そんな背中を社員が見て、「自分もこの人のように生きたい」と感じる――その瞬間、組織が本当に一つになるのです。
ある老舗企業の社長がこんな言葉を私にくれました。
「経営とは、社員に何を言うかやなくて、どう生きてるかを見せることや。」
まさにその通りだと思います。経営者が“本気で生きている”姿は、言葉を超えて周囲の心を動かします。
経営者の生き様には、完璧である必要はありません。
むしろ、迷いながらも挑戦し続ける姿こそが、人を励まし、信頼を生むのです。
「走り続ける姿」――それが社員にとっての勇気であり、顧客にとっての安心であり、社会にとっての希望なのです。
マラソン経営が描く、未来への道筋
「経営はマラソン競走」――この言葉に込められた意味は、単なる“長期戦”ということではありません。
それは、走りながら整え、整えながら進むという“持続の哲学”を指しています。
経営者が日々の経営をマラソンのように捉えると、視界が変わります。
短期の数字だけでなく、10年、20年先の“走り方”を意識するようになる。
ペースを守り、体力を温存し、周りを見ながら、仲間と呼吸を合わせて走る――
そこには、「結果を急がず、過程を磨く」姿勢があります。
マラソン経営の本質は、**「持続可能な成長」と「人としての成熟」**を両立させることにあります。
企業が永く繁栄するためには、経営者自身が変化を恐れず、同時に“変わらない軸”を持ち続けることが必要です。

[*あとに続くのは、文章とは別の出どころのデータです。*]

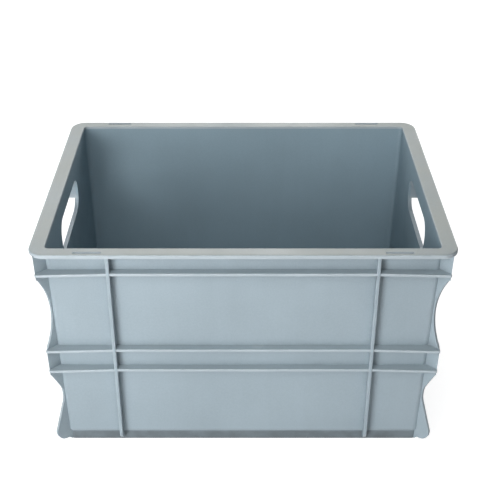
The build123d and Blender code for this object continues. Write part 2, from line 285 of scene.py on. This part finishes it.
def soft_light(name, azimuth, elevation, distance, power):
    """A square area light aimed at the crate. Azimuth 0 is in front and 90 is to the right."""
    lamp = bpy.data.lights.new(name, "AREA")
    lamp.shape = "SQUARE"
    lamp.size = LAMP_SPREAD * distance
    lamp.energy = power
    thing = bpy.data.objects.new(name, lamp)
    bpy.context.scene.collection.objects.link(thing)
    a, e = math.radians(azimuth), math.radians(elevation)
    away = Vector((math.sin(a) * math.cos(e), -math.cos(a) * math.cos(e), math.sin(e)))
    thing.location = TARGET + away * distance
    thing.rotation_mode = "QUATERNION"
    thing.rotation_quaternion = away.to_track_quat("Z", "Y")
    thing.visible_camera = False
    return thing


LIGHTS = (                           # azimuth, elevation, distance in metres, power in watts
    ("key", -30, 12, 1.3, 9.9),
    ("key_upper", -30, 35, 1.6, 4.2),
    ("front_fill", 0, 35, 2.2, 6.0),
    ("front_high", 0, 60, 2.2, 8.5),
    ("back_right", 150, 12, 2.2, 14.0),
    ("back_upper", 180, 35, 2.2, 15.0),
    ("back_left", -150, 35, 2.2, 6.5),
    ("back_high", 180, 60, 2.2, 2.0),
    ("back_low", -150, 12, 2.2, 9.0),
)
for name, azimuth, elevation, distance, power in LIGHTS:
    soft_light(name, azimuth, elevation, distance, power)

WORLD_STRENGTH = 0.01
world = bpy.data.worlds.new("studio")
bpy.context.scene.world = world
world.use_nodes = True
sky = world.node_tree.nodes["Background"]
sky.inputs["Color"].default_value = (1.0, 1.0, 1.0, 1.0)
sky.inputs["Strength"].default_value = WORLD_STRENGTH

# ---- camera -------------------------------------------------------------------------------------
SENSOR_WIDTH = 36.0
LENS = 71.31
SHIFT_X = 0.0135
CAMERA_PLACE = (0.0, -0.9248, 0.7107)
CAMERA_TILT = math.radians(58.82)    # up from looking straight down
camera = bpy.data.objects.new("camera", bpy.data.cameras.new("camera"))
bpy.context.scene.collection.objects.link(camera)
camera.data.sensor_width = SENSOR_WIDTH
camera.data.lens = LENS
camera.data.shift_x = SHIFT_X
camera.location = CAMERA_PLACE
camera.rotation_euler = (CAMERA_TILT, 0.0, 0.0)
bpy.context.scene.camera = camera
bpy.context.scene.view_settings.view_transform = "Standard"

その軸とは、理念であり、志であり、「なぜこの事業をしているのか」という原点です。
走ることをやめない経営者には、共に走りたい仲間が集まります。
社員、顧客、地域社会――それぞれが「この会社と一緒に未来をつくりたい」と思うのです。
マラソン経営とは、ゴールに向かう競争ではなく、“ともに未来へ続く道”を描くこと。
その歩みが、次世代の経営者にとっての灯となり、
やがて「志をつなぐリレー」へと変わっていく。
経営とは、そうした“人の想い”を未来へつなぐ長いマラソンなのです。